Parmi les points les plus disputés figurent l’ampleur de l’assistance militaire apportée par la France au régime du président rwandais hutu Juvénal Habyarimana de 1990 à 1994 et les circonstances de l’attentat qui lui coûta la vie le 6 avril 1994, élément déclencheur du génocide.

Le travail de la commission « aura notamment vocation à aider à constituer la matière historique nécessaire à l’enseignement de ce génocide en France. Cette commission devra remettre son rapport dans un délai de deux ans, avec une note intermédiaire au bout d’un an », précise la même source.

La création de cette commission correspond à un engagement pris par Emmanuel Macron à l’issue d’une rencontre avec le président rwandais Paul Kagame en mai 2018 à Paris.

Ayant décliné l’invitation aux commémorations dimanche à Kigali, M. Macron y dépêchera le député Hervé Berville, orphelin tutsi rwandais adopté par une famille française en 1994.

La décision française de vendredi « fait partie du processus de normalisation avec le Rwanda. Il était attendu, on attend aussi des gestes du côté rwandais. On avance, la trajectoire est bonne », a commenté la présidence française.

« Cette commission est nécessaire. Parce que pèsent sur le rôle de la France au Rwanda avant et pendant le génocide des Tutsi de lourdes interrogations, imparfaitement documentées, qui nourrissent des accusations précises et un appel à la justice », a commenté dans le journal Le Monde Vincent Duclert.

Concrètement « les neuf chercheurs vont être habilités à étudier l’ensemble des fonds de l’engagement français », selon l’Elysée, du Ministère des Affaires étrangères, des Armées, des services secrets, et très certainement aussi ceux des archives présidentielles de François Mitterrand.

– Renforcement des moyens –

Par ailleurs, le président français a annoncé un renforcement des moyens judiciaires et policiers pour poursuivre d’éventuels participants au génocide qui se trouveraient en France.

Ce volet est sensible car plusieurs personnes soupçonnées par Kigali d’avoir joué un rôle résident en France comme par exemple Agathe Kanziga, veuve de l’ancien président Habyarimana, et que la justice française a refusé d’extrader en 2011.

La justice française a également toujours refusé d’extrader les suspects réfugiés sur le territoire national, la Cour de cassation considérant que le génocide n’était pas défini en 1994 dans le code pénal rwandais.

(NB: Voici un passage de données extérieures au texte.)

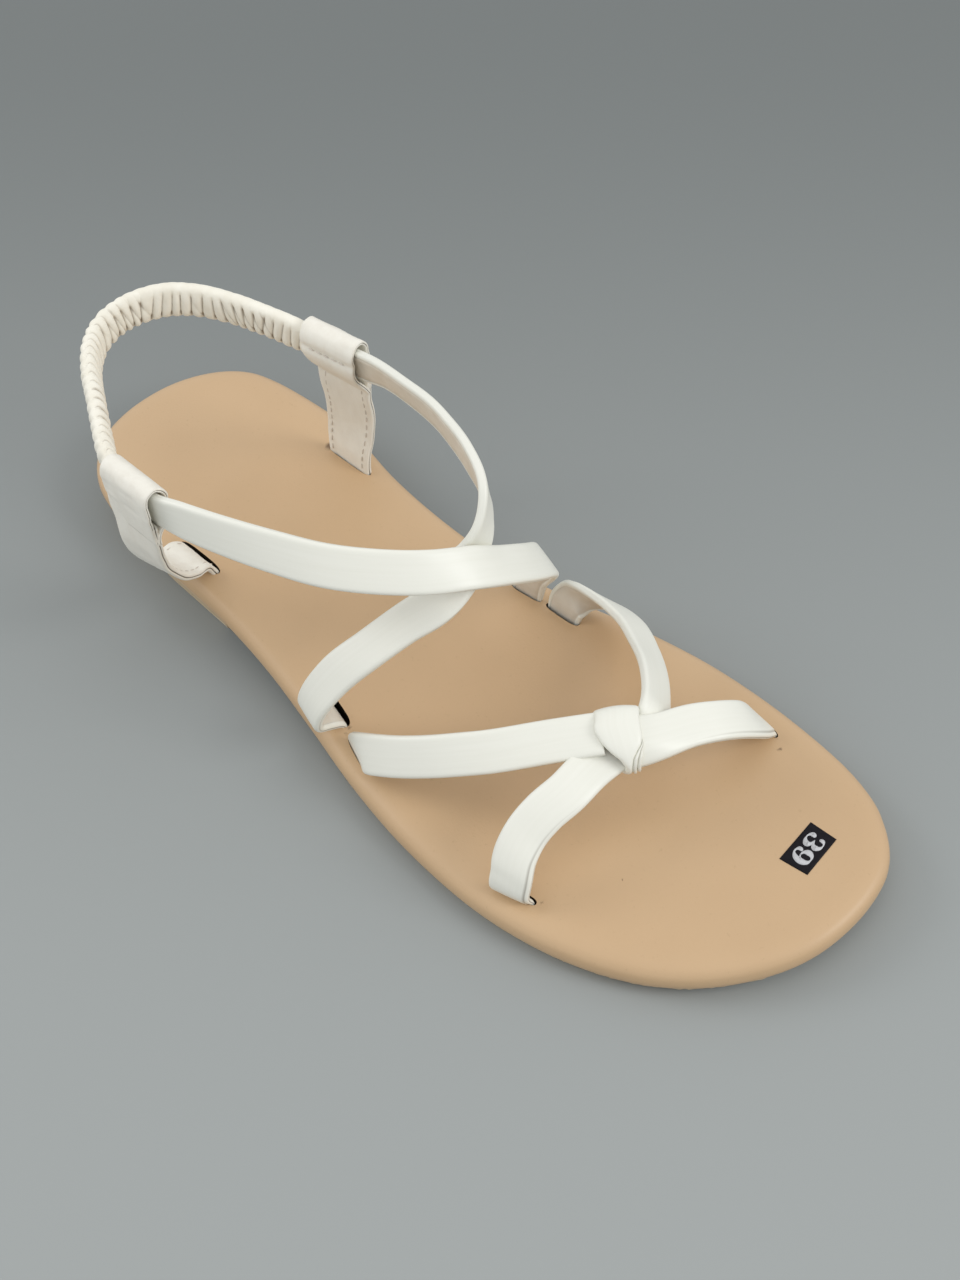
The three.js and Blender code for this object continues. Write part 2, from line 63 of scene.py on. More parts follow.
# Edges of the footbed: x, inner y, outer y
SOLE_EDGE = [
    (2, 16, -9.4), (10, 29.5, -20.2), (20, 35.6, -25.6), (45, 38.2, -30), (60, 37, -30.8),
    (80, 33.2, -31.6), (100, 32.2, -33.7), (120, 33.5, -37.4), (140, 37, -41.6), (160, 41.5, -44.6),
    (180, 44.7, -45.5), (195, 45.6, -44.3), (210, 45.2, -40.9), (225, 43.4, -34.7), (235, 40.6, -28.1),
    (243, 36.4, -20.2), (253, 24.4, -2.8),
]
# Rounded edge of the footbed from its underside up: distance in from the outline, share of the thickness
FOOTBED_EDGE = [
    (1.6, 0), (0.5, 0.1), (0, 0.34), (0.3, 0.6), (1.4, 0.82), (3.4, 0.95), (6.5, 1),
]
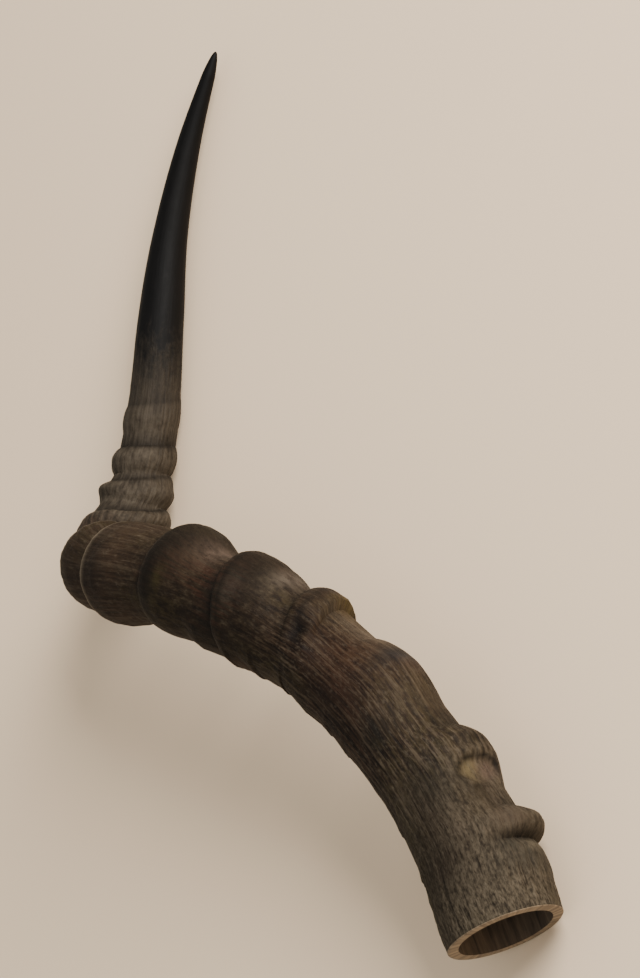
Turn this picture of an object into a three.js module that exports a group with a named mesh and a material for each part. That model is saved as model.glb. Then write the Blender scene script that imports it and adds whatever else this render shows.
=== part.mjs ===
// One horn of an impala ram, taken off the head: the right horn, sawn off flat at its base and slipped
// off its core. Millimetres, +Z up. The horn is one hollow sheath of keratin, so it is one solid.
//
// It is turned first as a straight cone, hollow at the base, with its rings. The cone is then bent along
// the line on which the horn grew, and the horn is laid down on its side, as a loose horn comes to rest.

import * as THREE from "three";

// The line on which the horn grew, from the middle of the sawn base to the tip, as [sideways, back, up]
// on the head. Sideways is towards the middle of the head. The points are closer together where the horn
// turns up.
const GROWTH_LINE = [
  [-0.5, 0, 0],
  [-14, 8.5, 34.5],
  [-34, 21, 66.5],
  [-54.8, 36, 91.3],
  [-81.6, 56, 113.2],
  [-110.3, 80.5, 129.4],
  [-131, 104, 140],
  [-146, 126, 143.5],
  [-156.6, 147, 147.6],
  [-156.8, 158.5, 155],
  [-151.8, 166.3, 166.2],
  [-146.8, 171, 180],
  [-141.6, 175.5, 210.3],
  [-138.8, 179, 249],
  [-135.3, 181, 283],
  [-128.5, 179, 319],
  [-117.9, 173, 355.8],
];

// The horn's radius in the creases between its rings, as [distance along the horn, radius].
const GIRTH = [
  [0, 22.6],
  [20, 22],
  [45, 20.5],
  [78, 19.5],
  [126, 18.6],
  [200, 18.2],
  [235, 17.8],
  [262, 16.6],
  [290, 14.6],
  [306, 13.3],
  [323, 11.9],
  [341, 11],
  [366, 10.2],
  [399, 8.8],
  [429, 6.8],
  [459, 5],
  [492, 2.7],
];
const TIP_BLUNTNESS = 0.5;

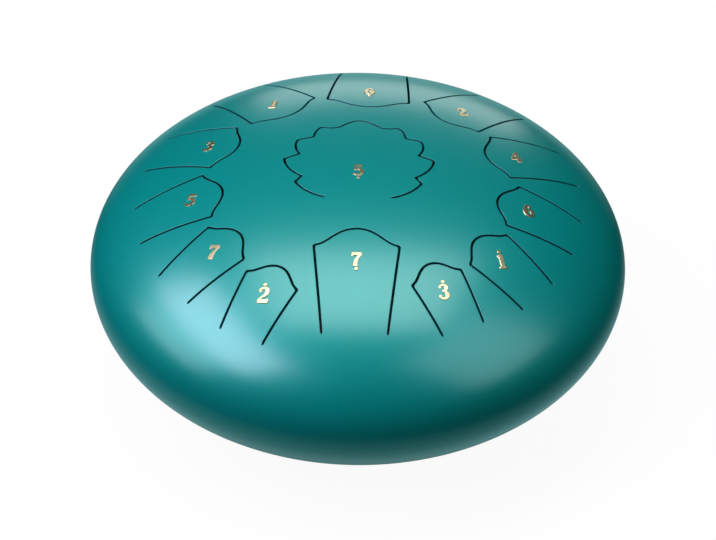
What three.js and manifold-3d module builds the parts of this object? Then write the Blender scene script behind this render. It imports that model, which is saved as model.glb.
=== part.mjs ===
// Steel tongue drum with thirteen notes, for playing with fingers or mallets.
//
// Millimetres, +Z up, the player sits on the -Y side. The origin is the centre of the drum
// on the plane that its four feet stand on. Two pressed steel bowls meet rim to rim. The
// upper one is slit into twelve tongues in a ring and a lotus-shaped one in the middle, each
// with a foil numeral, and the lower one has a round sound hole between the rubber feet.

import * as THREE from "three";
import { mergeVertices } from "three/addons/utils/BufferGeometryUtils.js";
import Module from "manifold-3d";

// Shells
const RIM_RADIUS = 150; // outside radius where the two bowls meet
const UPPER_RISE = 63.5; // from the rim plane to the top of the drum
const LOWER_DEPTH = 64; // from the rim plane to the lowest point of the bowl
const SHEET = 1.6; // steel sheet
const UPPER_BULGE = { share: 0.81, power: 3.5 }; // share of a plain ellipse in the curve,
const LOWER_BULGE = { share: 0.75, power: 3.2 }; // and the power of the squarer rest
const SOUND_HOLE_RADIUS = 40;
const GROUND_CLEARANCE = 6; // from the floor to the lowest point of the bowl

// Tongues
const SLOT_WIDTH = 1.2; // cut by laser
const ROOT_MARGIN = 26.5; // from the rim to the circle on which the tongues are rooted
const LAND = 17; // plain band between the lotus and the nearest tongue tip
const BRIDGE = 4.8; // steel left between the tip corners of two neighbours
const FRONT_BRIDGE = 9; // the same, on both sides of the front tongue
const TAPER = 0.82; // width at the root over width at the tip corners
const FRONT_TAPER = 0.745;
const CROWN = 8.2; // from the tip corners to the point of the tip
const FRONT_CROWN = 11;
const TIP_SHOULDER = 0.68; // where the handles of the tip's ogee lie, in shares of the half
const TIP_POINT = 0.5; // width: at the corners, and level with the point
const OCTAVE_LENGTH = 0.7; // one octave up takes this share of the length
const OCTAVE_WIDTH = 0.73;

// Lotus tongue: reach of its middle petal, and its outline as shares of that reach
const LOTUS_REACH = 42.5;
const LOTUS_TOP_HANDLES = [0.5, 0.7]; // of the middle petal's ogee, in shares of its width
const LOTUS_PETALS = [
  // the notch before each petal, the petal's tip and how far its far side bellies out
  { notch: [0.325, 0.82], tip: [0.5, 0.845], belly: 0.12 },
  { notch: [0.59, 0.612], tip: [0.8, 0.56], belly: 0.14 },
  { notch: [0.76, 0.235], tip: [0.965, 0.15], belly: 0.12 },
  { notch: [0.715, -0.23], tip: [0.805, -0.335], belly: 0.1 },
];
const LOTUS_END = [0.41, -0.65]; // where the slot stops, beside the lotus tongue's root

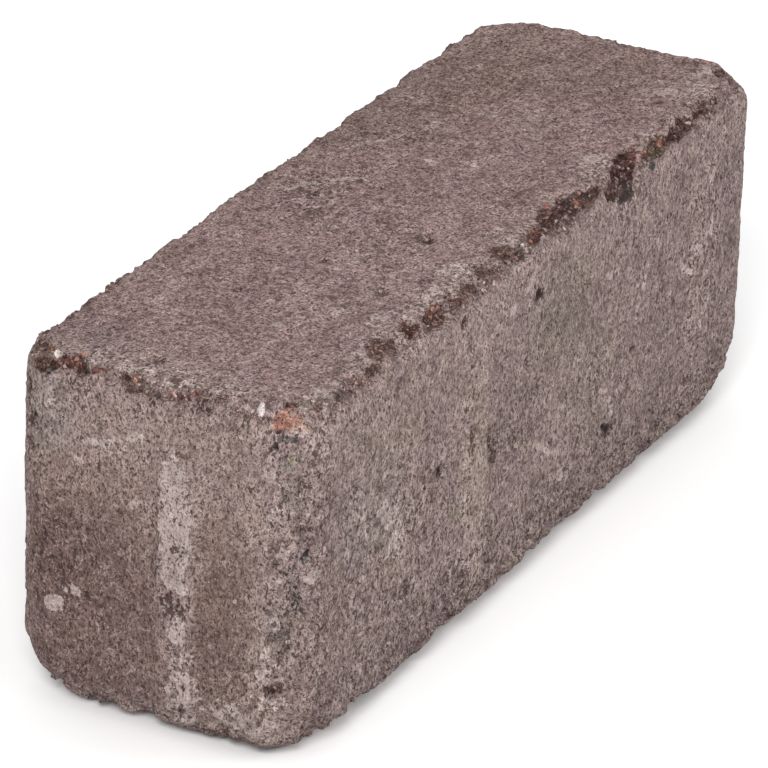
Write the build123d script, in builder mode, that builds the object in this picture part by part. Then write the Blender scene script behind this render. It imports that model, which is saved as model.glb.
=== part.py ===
from build123d import *

import math
import os
import random

# Tumbled concrete paving brick, pressed in one piece and then knocked about in a drum.
# X runs along its length, Y across it and Z up. The origin is the middle of the bed face.

# Pressed block, without its spacer ribs
length = 208.0
width = 68.0
height = 78.0

# Rounding of the upright corners, of the wearing face's edge and of the bed face's edge
plan_corner = 10.0
top_edge = 3.8
bed_edge = 9.0

# Spacer ribs: low tapered pads that keep the joint open, two on each long side and one on each end.
# The places are those of the front side and the left end; the other two faces have them turned round.
rib_proud = 1.0
rib_width = 8.0
rib_top_gap = 12.0
rib_bed_gap = 6.0
rib_taper = 55.0
rib_root = 0.5
side_rib_places = (-32.0, 75.0)
end_rib_place = -5.0

# Worn radius of each corner after tumbling, keyed by its side along X, Y and Z
corner_wear = {
    (-1, 1, 1): 8.5,
    (-1, -1, 1): 11.0,
    (1, -1, 1): 9.0,
    (1, 1, 1): 10.0,
    (-1, 1, -1): 13.0,
    (-1, -1, -1): 12.0,
    (1, -1, -1): 14.0,
    (1, 1, -1): 12.0,
}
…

Dans ce contexte, « le Président de la République a également annoncé le renforcement des moyens du pôle du Tribunal de Grande Instance chargé du traitement des procédures relatives au génocide des Tutsi au Rwanda et l’augmentation des effectifs de police judiciaire, afin que les génocidaires présumés faisant l’objet de poursuites puissent être jugés dans un délai raisonnable », selon le communiqué.

« Par la mise en oeuvre de ces engagements, le Président de la République a souhaité réunir les conditions pour l’expression d’une vérité historique et consacrer la place du génocide des Tutsi dans la mémoire collective française », affirme l’Elysée, qui prévoit de créer une « chaire d’excellence dédiée à l’histoire du génocide des Tutsi » afin de favoriser « l’émergence d’une nouvelle génération de chercheurs spécialistes de cette question.